Julie & Julia is based on one great book and one okay one, so it's no wonder that the film's premiere, at Mann Village Theatre, should be a mixed bag - and full of food and Hollywood celebs...plus Alice Waters.
Okay. I'm not sure why Amy Adams' hair looks filthy, and her shoes look too narrow for her feet (I know the lateral squash all too well) but digging on the crisp frock!
Obviously Julie Powell and Amy Adams looks absolutely nothing alike (and it can't be fun to have to dress for one of these things as the token non-actor, I always think.) But Julie looks terrific, and her shoes fit way better, too.
It took me a moment to determine whether Giada De Laurentiis' top had a weird kangaroo pocket or just a weird fan ruffle, sur-crotch. Methinks it's the latter. But can I say how much I love the food celebs here?
I despise so many things about the lovely Ashley Greene's ensemble that an itemized list would rival the Key to All Mythologies in length.
I'm not normally a major fan of the Valley of the Dolls-style evolution of maternity-chic - and this fabric is pretty susceptible to wrinkling, considering it's gotta sit through a film - but Jane Lynch looks comfy, happy.
I don't think I've ever seen Mary Lynn Rajskub look better than she does in this soft Grecian.
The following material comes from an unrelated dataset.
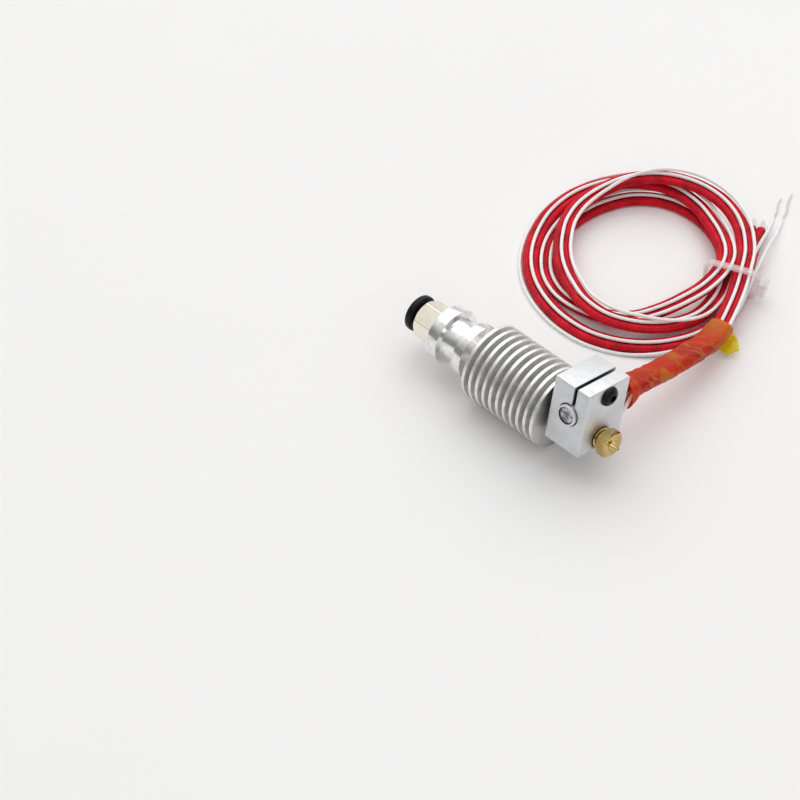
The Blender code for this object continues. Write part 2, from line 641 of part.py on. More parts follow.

I'd sort of like to see Meryl Streep's easy jersey sans cardi, but heck, a gal's gotta protect against the drafts.
Okay, this is from his website and I don't think I can improve on it: "Suave, sophisticated Emrhys Cooper delivers a one-two punch of brooding good looks and versatility with a dash of playfulness." He also adds a dash of Tab Hunter hair.
You know who this event needed? Brittny Gastineau. And, thank goodness, she's also showing her bra. Now everyone can relax and enjoy the movie!
As regards 80's nostalgia: I don't remember the 80's being that good. It involved a lot of graham crackers and a severe limit on the amount of TV I was allowed to watch. (I chose David the Gnome.) Nina Bergman disagrees.
I kind of love how Kate Flannery always does "approachable but commanding boss" on the red carpet.
When, Yvonne Strahovski, did it become okay to wear a transparent shirt on the red carpet? Or did it...not?
I can't tell whether Maria Menounos is headed to a disco, a playpen, a tractor or a Mormon temple. I guess this really is all-purpose!
Rob McElhenney, meanwhile, can apparently go fly-fishing directly from the premiere.
Nora Ephron may feel bad about her neck, but there's certainly no reason to worry about her classic uniform of clean basics! (Yes, that was cheesy. And made no sense.)
The Alice Waters seal of approval! I'd love to see her closet and touch all the silks. I'll bet it smells of sage. Sorry, creepy!
I'm starting to think it's not a premiere until perma-guest Kat Kramer shows. How? Why? Maybe she's become such an institution that all the PR people figure everyone must know something they don't. Whatever, I love her.
Looking at Molly Sims' myriad straps gives me sympathy pangs: Can you imagine wrestling with this in a store dressing room, breaking out in a cold sweat and wondering if you'll ever extricate yourself?